Jackson matured, though mainly as a performer. He reached his zenith at the Motown 25th anniversary concert, where he riveted the nation with his moonwalk and rendition of "Billie Jean." For a brief time, he was untouchable - the true King of Pop, the most magnificent American popular entertainer we had. He became a megastar, exactly he'd always strived to become.
As Jackson got older and further into his career and phenomenal superstardom, his showmanship kept getting better, his stage productions more extravigant and outrageous, but at heart, his songs, the stage, all of it, beyond the magnificent surface, were becoming increasingly hollow things – emotionally false, a marvelous façade of flash and style, empty of heart. Watching his videos, his pelvic thrusts at beautiful women, the grabs at his crotch, his emoting about being bad, his West Side Story balletic knife fights - knowing what we know about him, one can’t help but see,
in retrospective clarity, how it was all a staged performance devoid of any actual personal experience with the subject. Nothing meant anything except giving the audience the best show. Jackson never seemed to connect his own life to much of it, except perhaps in abstract ways, the
truth of which were recognizable mainly to him.
He seems happiest in the Thriller video, a creature in his own monster movie, part of a Disneyland attraction.

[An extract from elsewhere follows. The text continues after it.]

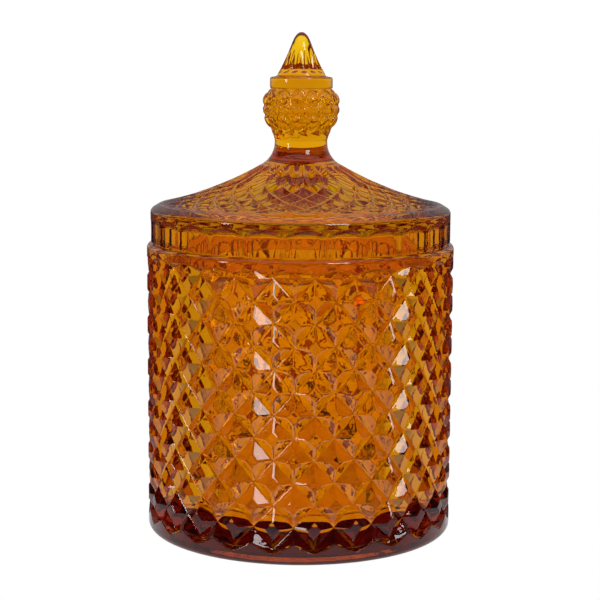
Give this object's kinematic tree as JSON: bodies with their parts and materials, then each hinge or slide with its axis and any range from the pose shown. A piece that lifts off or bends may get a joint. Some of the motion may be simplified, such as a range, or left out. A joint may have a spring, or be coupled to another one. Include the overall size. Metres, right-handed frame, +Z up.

The boy in him must have loved this. One of his most famous songs, “The Man in the Mirror,” is the greatest example of the paradox and irony that was Michael Jackson – the fundamental change he wanted to make after staring into the mirror of his soul was to change his face to resemble Peter Pan’s.
What actually existed behind the illusion, who this strangest of all American icons actually was, how he thought of himself, where he felt he fit in the world, what his darkest, most tormented dreams were – no one will ever know. But we can observe one apparent truth – that all the things he did, everything he created with his life and his massive talent, the great pleasure and joy he brought to the world, were to him an endless string
of gigantic efforts to throw a fantastic mask over the haunted dreams of
a lonely, wounded, terribly lost boy.